What is different for Consumers Living in the Country

There are several issues that can be problems or blessings, they mainly stem from distance and population but there are times when attitude also matters.

Small populations mean low turnover affects supply in all but staples. If goods have a limited shelf life like fruit and vegetables this means either there is a risk they will be old and stale or merchants will not carry them because the level of waste is too high. If you have to buy a whole box of asparagus and sales are so slow you have to throw half out you can’t make money.

Low population also means less popular goods, even if durable, can be a commercial liability.
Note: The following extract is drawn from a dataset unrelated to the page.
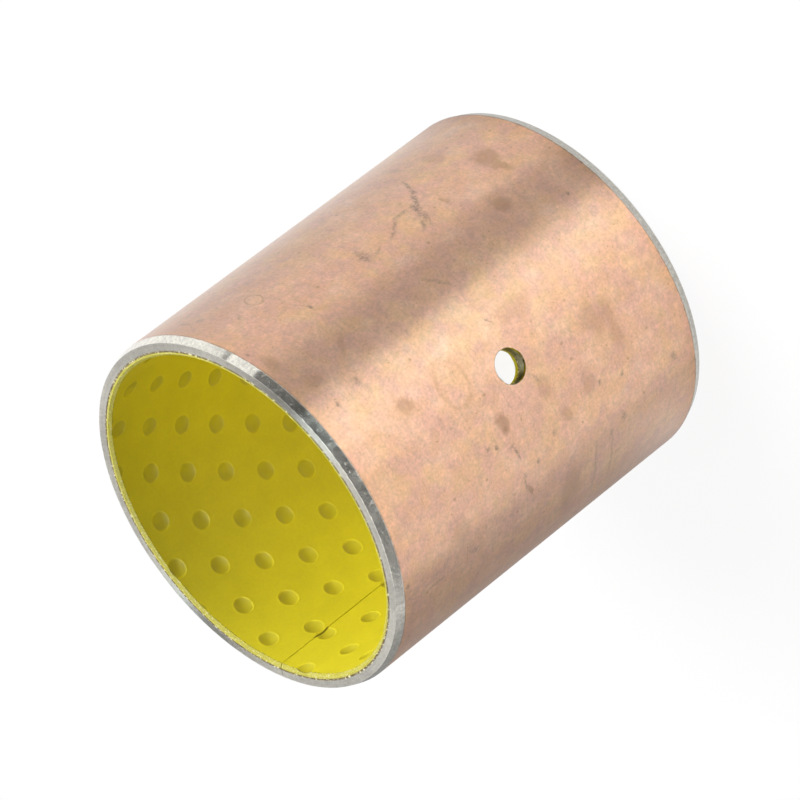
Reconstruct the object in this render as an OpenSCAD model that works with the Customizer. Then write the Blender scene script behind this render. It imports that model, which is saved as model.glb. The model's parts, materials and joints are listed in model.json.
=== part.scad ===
// Wrapped plain bush: a rolled steel strip with a sintered bronze layer and an acetal lining.
// The axis is +Z and the origin is the centre of the lower end, on which the bush stands.

/* [Bore and length] */
// Diameter of the running bore, inside the lining
bore_d = 40; // [30:0.5:60]
// Length from end to end
length = 50; // [20:0.5:80]

/* [Layers] */
// Thickness of the steel back
steel_t = 1.25; // [0.8:0.05:3]
// Thickness of the sintered bronze layer
bronze_t = 0.25; // [0.15:0.05:0.5]
// Thickness of the acetal lining
acetal_t = 0.5; // [0.35:0.05:1]

/* [Ends] */
// Length of the turned chamfer outside each end, along the axis
outer_chamfer_l = 1; // [0.4:0.1:2]
// Slope of the outer chamfer, in degrees from the axis
outer_chamfer_slope = 20; // [15:1:25]
// Size of the 45 degree chamfer inside each end
inner_chamfer = 0.3; // [0.1:0.05:0.6]

/* [Butt joint] */
// Width of the gap where the two ends of the rolled strip meet
joint_gap = 0.1; // [0.05:0.01:0.3]
// Place of the joint around the bush, in degrees from the oil hole
joint_angle = 240.5; // [30:0.5:330]

/* [Oil hole] */
// Diameter of the oil hole
oil_hole_d = 4; // [2:0.5:8]
// Height of the oil hole's axis above the middle of the length
oil_hole_lift = 0.5; // [-5:0.1:5]

/* [Grease pockets] */
// Diameter of each pocket at the surface of the lining
pocket_d = 2.2; // [1:0.1:2.4]
// Depth of each pocket
pocket_depth = 0.25; // [0.1:0.05:0.3]
// Distance around the bore from one line of pockets to the next
pocket_pitch_round = 2.63; // [2.5:0.01:5]
// Distance along the bore from one pocket of a line to the next
pocket_pitch_along = 10.54; // [6:0.02:16]
// How far each line of pockets lies below the line before it
pocket_line_drop = 4.49; // [3:0.01:6]
// Distance around the bore from the joint to the first line of pockets
pocket_joint_margin = 0.6; // [0.5:0.1:3]
// Height of the lowest pocket of the first line
pocket_first_h = 1.1; // [0:0.1:3]

/* [Hidden] */
$fn = 180;
copper_plate_colour = [0.86, 0.68, 0.56];
bronze_colour = [0.5, 0.4, 0.2];
acetal_colour = [0.82, 0.76, 0.16];
bore_r = bore_d / 2;
bronze_in_r = bore_r + acetal_t;
steel_in_r = bronze_in_r + bronze_t;
outer_r = steel_in_r + steel_t;
outer_chamfer_w = outer_chamfer_l * tan(outer_chamfer_slope);
oil_hole_h = length / 2 + oil_hole_lift;
cut_over = 1;
pocket_fn = 48;
pocket_ball_r = (pow(pocket_d / 2, 2) + pow(pocket_depth, 2)) / (2 * pocket_depth);
pocket_ball_from_axis = bore_r + pocket_depth - pocket_ball_r;
lining_run = 2 * PI * bore_r - joint_gap;
pocket_lines = floor((lining_run - pocket_joint_margin) / pocket_pitch_round) + 1;

// Angle of a distance measured around the bore
function bore_angle(run) = run / bore_r * 180 / PI;

// Height of the lowest pocket of a line, which is never below the lower end
function line_start(line) =
    let (h = (pocket_first_h - line * pocket_line_drop) % pocket_pitch_along)
    h < 0 ? h + pocket_pitch_along : h;

// Half section of the whole wall, with the chamfers of both ends
module wall_section() {
    polygon([
        [bore_r + inner_chamfer, 0],
        [outer_r - outer_chamfer_w, 0],
        [outer_r, outer_chamfer_l],
        [outer_r, length - outer_chamfer_l],
        [outer_r - outer_chamfer_w, length],
        [bore_r + inner_chamfer, length],
        [bore_r, length - inner_chamfer],
        [bore_r, inner_chamfer],
    ]);
}

// Slot that parts the ring where the ends of the strip meet
module joint_cut() {
    rotate([0, 0, joint_angle])
        translate([0, -joint_gap / 2, -cut_over])
            cube([outer_r + cut_over, joint_gap, length + 2 * cut_over]);
}

// Round hole through one side of the wall
module oil_hole_cut() {
    translate([bore_r / 2, 0, oil_hole_h])
        rotate([0, 90, 0])
            cylinder(d = oil_hole_d, h = outer_r - bore_r / 2 + cut_over, $fn = 64);
}

// One ring of the wall between two radii, parted at the joint and pierced by the oil hole
module wall_layer(inner_r, outer_r) {
    difference() {
        rotate_extrude()
            intersection() {
                wall_section();
                translate([inner_r, 0])
                    square([outer_r - inner_r, length]);
            }
        joint_cut();
        oil_hole_cut();
    }
}

// Shallow round pockets in slanting lines, laid out on the strip before it was rolled
module grease_pockets() {
    for (line = [0 : pocket_lines - 1]) {
        run = joint_gap / 2 + pocket_joint_margin + line * pocket_pitch_round;
        for (h = [line_start(line) : pocket_pitch_along : length])
            rotate([0, 0, joint_angle + bore_angle(run)])
                translate([pocket_ball_from_axis, 0, h])
                    sphere(r = pocket_ball_r, $fn = pocket_fn);
    }
}

// Steel strip rolled into a ring, copper plated outside
module steel_back() {
    color(copper_plate_colour)
        wall_layer(steel_in_r, outer_r);
}

// Porous bronze sintered to the steel
module bronze_interlayer() {
    color(bronze_colour)
        wall_layer(bronze_in_r, steel_in_r);
}

// Acetal lining with its grease pockets
module acetal_lining() {
    color(acetal_colour)
        difference() {
            wall_layer(bore_r, bronze_in_r);
            grease_pockets();
        }
}

steel_back();
bronze_interlayer();
acetal_lining();
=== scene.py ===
import json
import math
from types import SimpleNamespace

import bmesh
import bpy
from mathutils import Matrix, Vector


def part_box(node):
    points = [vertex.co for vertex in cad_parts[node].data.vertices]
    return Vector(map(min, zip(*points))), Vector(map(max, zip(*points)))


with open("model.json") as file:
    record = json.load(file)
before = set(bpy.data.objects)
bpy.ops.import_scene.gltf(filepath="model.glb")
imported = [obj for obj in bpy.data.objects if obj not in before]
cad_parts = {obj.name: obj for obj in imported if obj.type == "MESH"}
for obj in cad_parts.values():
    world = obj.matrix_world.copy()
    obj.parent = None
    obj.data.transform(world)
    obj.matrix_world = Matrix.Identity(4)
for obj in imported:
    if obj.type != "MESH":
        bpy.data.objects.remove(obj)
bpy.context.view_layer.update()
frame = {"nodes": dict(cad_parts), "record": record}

bl_info = {
    "name": "Wrapped plain bush",
    "version": (1, 0, 0),
    "blender": (4, 5, 0),
    "location": "3D View > Sidebar > Bush",
    "description": "Finishes a rolled steel, bronze and acetal bush and sets it in a small studio",
    "category": "Object",
}

MM = 0.001
TAU = 2 * math.pi
# Scale of a coordinate that isn't to be felt
UNFELT = 1000000.0
WHITE = (1.0, 1.0, 1.0)
COOL_WHITE = (0.86, 0.96, 1.0)

# Stretch of the metal's shine, and its turn: smooth around the bush, rough along it
GROOVE_STRETCH = 1.0
ACROSS_GROOVES = 0.25
# Oil film on the copper: the share that is covered, and its roughness
OIL_FILM = 1.0
OIL_SPREAD = 0.3

# A cloudy pattern is mostly between these two, around this middle
CLOUD_LOW = 0.3
CLOUD_HIGH = 0.7
CLOUD_MIDDLE = (0.5, 0.5, 0.5)

# Half width in mm of the blurred edge of a finish
EDGE_BLUR = 0.03
# Height in mm of the stretch where the lining's joint stands open
SLIT_HEIGHT = 43.4
# Height of each finish's relief, the bronze's being dug in
METAL_RELIEF = 0.006 * MM
BRONZE_RELIEF = -0.03 * MM
ACETAL_RELIEF = 0.03 * MM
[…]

This means little in the way of speciality items and merchants trying to bring up their overall turnover by keeping several classes of goods. The result can be that they don’t do any of them well.

If you have the population to support a shoe shop the chances are it will not support two so often there is no local competition. Buyers are caught between buying locally and paying higher prices and travelling a good distance to a regional centre that has several shoe stores.

Restaurants have a hard time. The low population density is the primary problem but the residents not having the habit of eating out adds to it. Dining out is not something one does on a whim but it’s a planned expedition. The result is the quality of food often descends to the lowest common denominator (steak and chips or poor imitation Cantonese) or is only available for lunch.

Higher prices are too often blamed on distance. Sure delivery outside the metro area costs more but nowhere near as much as claimed. The other factors are lack of economies of scale, lack of competition, inefficiency and just because they can. The absurd discrepancies in (for example) fuel prices happen in the country too and they all have to pay more for haulage. In extreme cases the merchant can exploit the locals mercilessly, and worse they may not realise it, see this story.

On the plus side you live in a community. If there are only a few thousand people in the valley over a period of time it is possible to get to know a fair number of them at least by sight or by name. There is the time and the desire to get to know people and to chat. If there is a queue at the counter because the customer in front is in conversation with the merchant nobody complains, they will quietly wait their turn or join in.

“Country time” is real and it is good. It is all to do with the number of interpersonal transactions you are likely to have in a day. In the big smoke the turnover that keeps prices down prevents the merchant from saying more than an insincere “have a nice day”, the queue is too long and the human mind cannot cope with dealing with 10,000 strangers other than superficially, rather than the merchant spreading his investment in his fellow man microscopically thin there will be none at all.

Online shopping is a boon to the country. It is an extension of the old store catalog idea. The Traveller would drop off the new catalog with every new delivery and these would be scrutinised intently, before an order was placed to be delivered next time round the circuit. The web is much bigger and better and, despite many flaws, the parcel post system does work most of the time (if you are patient) and the cost is not much more in regional and nearer country areas. Truly remote areas have transport problems of another scale altogether.

So for those considering a tree change observe and study carefully before making your move as shopping (and other everyday actions) can be different.